DAC7 follows DAC6 … a preview

10. September 2020 | Reading Time: 3 Min

Digitalisierung / Digitalisation

Internationally active companies and intermediaries such as tax consultants, banks and lawyers are still in the process of preparing for the reporting requirements under “DAC6” (in Austria this was implemented by the EU Reporting Requirements Act [EU-Meldepflichtgesetz]). In the meantime, the European Commission presented a new proposed directive “DAC7” to improve administrative cooperation and transparency in tax matters within the scope of a tax policy strategy drive on 15 July 2020. We would now like to provide you with some early insights into the measures planned here from 2022.

Who does DAC7 concern?

Digital platforms are the central focus of DAC7 – namely platforms such as ebay, AirBnB & Co: The proposed directive is the European Commission’s way to address the challenges faced by tax authorities when dealing with digital business models, in particular digital platforms. The digital platform economy makes it difficult for tax authorities to trace and detect taxable events, especially if transactions are carried out by digital platform operators domiciled in another territory.

In order to improve transparency here, the European Commission is proposing several measures and extensions to the possibility of cooperation between tax authorities of different Member States.

What are the planned measures?

Three measures in particular are the focus here:

New reporting requirements for operators of digital platforms

Digital platform operators will in future be obliged to report the revenues generated by users (sellers) via the platform. Even operators based outside the EU must also register under the same scheme when operating in the EU, the aim being to provide tax authorities with access to information that will subsequently be used to determine value-added tax and income taxes.

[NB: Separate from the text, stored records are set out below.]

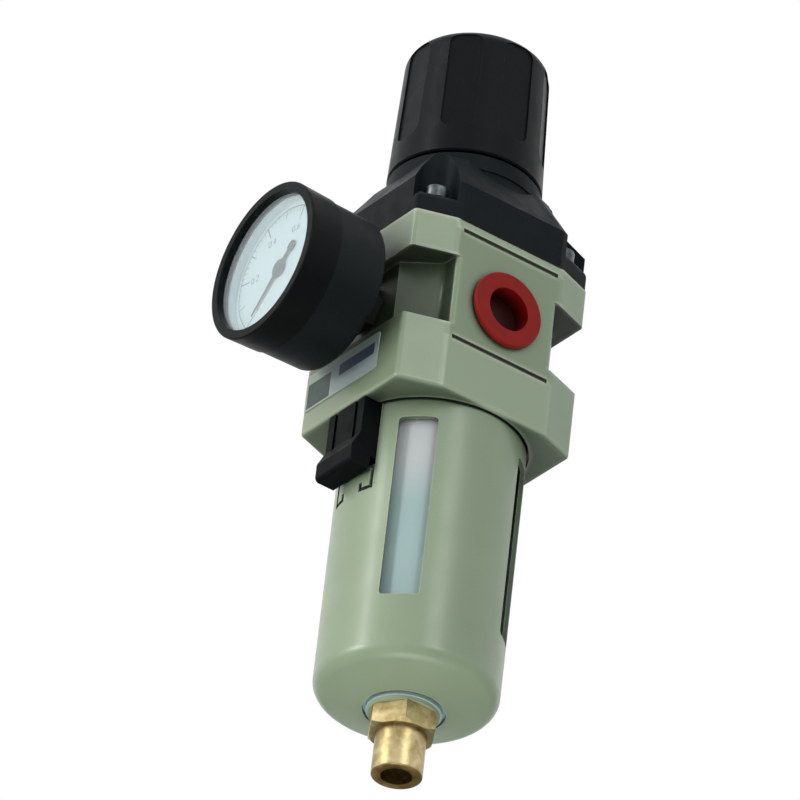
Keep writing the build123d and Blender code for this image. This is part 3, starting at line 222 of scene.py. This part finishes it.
def enamel(name, orange_peel, cast):
    """Grey-green enamel: soft drifts of tone, orange peel, rubbed edges, a little dust.

    Both get painted shade in pockets and corners. The cast body has painted light on the strips
    above and below its slots, painted shade between them, in its waist and underneath, the
    darkest painted shadow under its upper flange and painted highlights along its edges.
    """
    s = Shader(name)
    base = s.mix(s.noise(22, 2.0), shade(PAINT, -7), shade(PAINT, 7))
    speck = s.remap(s.noise(0.35, 2.0), 0.62, 0.75, 0.0, 0.25)
    base = s.mix(speck, base, linear(190, 200, 184))
    if cast:
        port_level = span("outlet_plug")[2].z
        z, across = s.axis("Z"), s.math("ABSOLUTE", s.axis("X"))
        band = s.inside(z, port_level + PORT_BAND[0], port_level + PORT_BAND[1], 0.0003)
        on_face = s.remap(across, *PORT_FACE, 0.0, 1.0)
        # Painted light and shade: the strips above and below the slots are lighter and the band
        # between them darker, from how light falls on them
        lit_strips = s.math("MULTIPLY", s.math("SUBTRACT", 1.0, band), on_face)
        base = s.mix(lit_strips, base, shade(PAINT, 16))
        base = s.mix(s.math("MULTIPLY", band, on_face), base, shade(PAINT, -8))
        # Painted shade in the waist between the flanges, and painted shade on the faces that turn
        # downwards
        waist = s.inside(z, port_level + WAIST[0], port_level + WAIST[1], 0.0008)
        waist = s.math("MULTIPLY", waist, s.remap(across, *WAIST_SIDE, 0.8, 0.0))
        base = s.mix(waist, base, linear(50, 62, 42))
        # Painted shade on faces that turn downwards
        geometry = s.node("ShaderNodeNewGeometry")
        facing = s.node("ShaderNodeSeparateXYZ")
        s.link(geometry.outputs["Normal"], facing.inputs[0])
        down = s.remap(facing.outputs["Z"], -0.9, -0.6, 0.75, 0.0)
        base = s.mix(down, base, linear(80, 94, 72))
        # Painted shadow: the undersides above the port axis, under the upper flange, get the
        # darkest tone
        above = s.remap(z, port_level, port_level + OVERHANG, 0.0, 1.2)
        base = s.mix(s.math("MULTIPLY", down, above), base, linear(30, 34, 22))
        # Painted highlights along the body's rounded edges
        edge_highlight = s.math("MULTIPLY", s.edge(2.2), s.math("SUBTRACT", 0.9, waist, clamp=True))
        base = s.mix(edge_highlight, base, linear(208, 216, 194))
    # Painted shade in pockets and corners, from the ambient occlusion node
    pocket_shade = s.remap(s.shelter(18), 0.4, 0.9, 0.8, 0.0)
    base = s.mix(pocket_shade, base, linear(52, 62, 46))
    rubbed = s.math("MULTIPLY", s.edge(0.5), s.remap(s.noise(3.0), 0.35, 0.6, 0.25, 0.7))
    base = s.mix(rubbed, base, linear(206, 212, 196))
    s.colour(base)
    s.rough(s.remap(s.noise(6, 4.0), 0.3, 0.7, 0.34, 0.46))
    s.bump(s.noise(0.9, 2.0), orange_peel)
    if cast:
        s.bump(s.noise(4.5, 3.0), 0.05)
    s.bsdf.inputs["Coat Weight"].default_value = 0.35
    s.bsdf.inputs["Coat Roughness"].default_value = 0.25
    return s.material


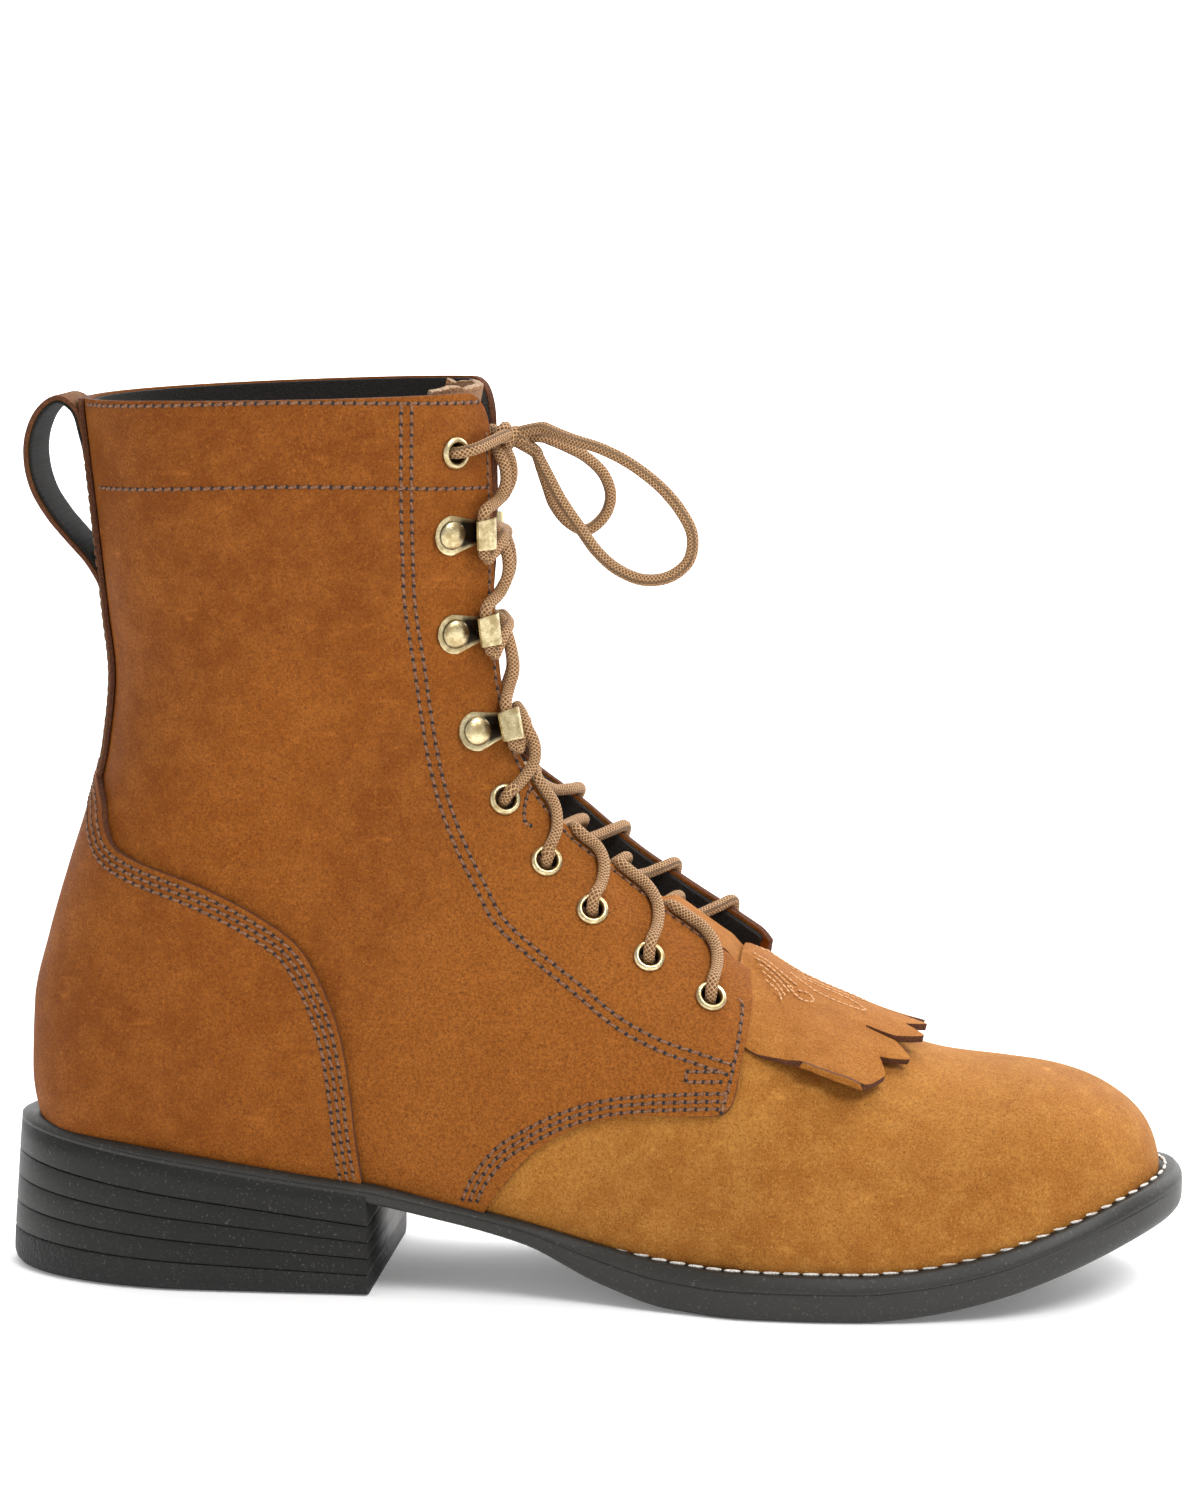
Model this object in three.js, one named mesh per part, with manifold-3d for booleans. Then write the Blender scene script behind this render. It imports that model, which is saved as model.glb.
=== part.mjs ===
// Lace-up boot for the right foot: a hollow leather upper on a welted rubber sole with a stacked heel.
// Millimetres. +X runs to the toe, +Y to the inner side of the foot, +Z up; the floor is z = 0.
import * as THREE from "three";
import { mergeVertices } from "three/addons/utils/BufferGeometryUtils.js";
import Module from "manifold-3d";

const wasm = await Module();
wasm.setup();

// Sole sizes
const SOLE_LENGTH = 308;
const BALL_WIDTH = 108;
const WAIST_WIDTH = 68;
const HEEL_WIDTH = 73;
const TOE_WIDTH = 92;
const HEEL_ROUND = { length: 54, power: 1.95 }; // rounded back of the heel
const TOE_ROUND = { length: 50, power: 2.2 }; // rounded toe
const HEEL_FLARE = 2.8; // the heel's back leans in by this at the seat
const SOLE_EDGE = 11.6; // whole edge at the ball, with the welt
const WELT = 3.4;
const WELT_WIDTH = 13;
const SHANK = 4.8;
const HEEL_SEAT = 29.1; // top of the sole at the heel breast
const TOE_SPRING = 20;
const HEEL_LENGTH = 100;
const TOP_LIFT = { breast: 5.6, back: 9.8 };
const HEEL_STACK = { breast: 18.3, back: 30.7 }; // top of the last lift
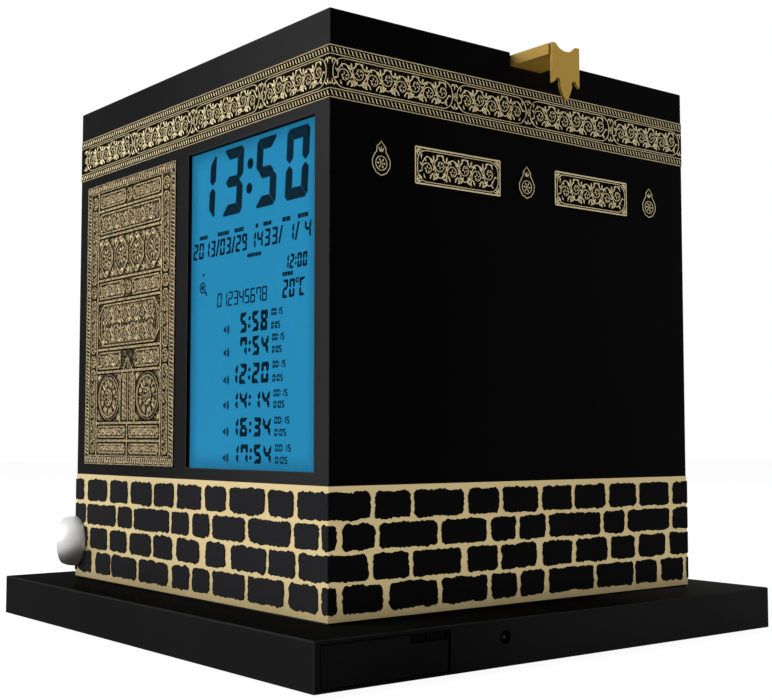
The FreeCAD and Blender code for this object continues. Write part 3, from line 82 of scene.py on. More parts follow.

The following business activities are subject to the reporting requirements:

  • Personal services
  • Sale of items
  • Letting of real estate
  • Letting of all types of means of transport
  • Investments and loans related to crowdfunding

Annex 5 of the proposed directive sets out extensive reporting and due diligence obligations for platform operators, e.g.:

  • Collecting personal data including where the sellers are resident, the tax account ID and the total amount received per quarter.
  • In the case of letting services, additional information must include details about each advertised property and the corresponding entry in the land registry, along with the number of days each advertised property was let.

The collected and reviewed information must be submitted to the authorities within one month of the end of the reporting period (no later than 31 January of the following year), in which the seller was identified as being subject to the reporting requirements.

The report only has to be submitted in one Member State in line with the one-stop-shop approach. That Member State will then share the information with the other EU tax authorities within two months.

Automatic exchange of information

The extent to which and the ease with which information can be exchanged will be improved (such as by removing the requirement of “materiality”), which will probably be relevant for all taxpayers. License fees will be added to the types of income covered by the automatic exchange of information. A new framework for details for group requests will also be introduced.

What this all ultimately means is that tax authorities will have more ways of obtaining information.

Cooperation between tax authorities and joint audits

The proposed directive also contains a new detailed legal framework for conducting joint audits between two or more EU Member States. Audits will be carried out in accordance with the procedural arrangements in force in the EU Member State where the audit takes place. Evidence shall be recognised by the competent authorities of the participating EU Member States. The language for communication shall be agreed by the respective EU Member States.

The conclusions of a joint audit shall be presented in an audit report carrying the same legal force as national instruments. The result and the audit report must be received by the audited persons within 30 days of the audit report being issued.

The directive also introduces rules on the presence of officials from one EU Member State during an investigation in another EU Member State or during simultaneous audits.

When should work to transpose the directive begin?

The proposed directive indicates that the EU Member States must transpose the provisions into national law by 31 December 2021 at the latest and apply them from 1 January 2022.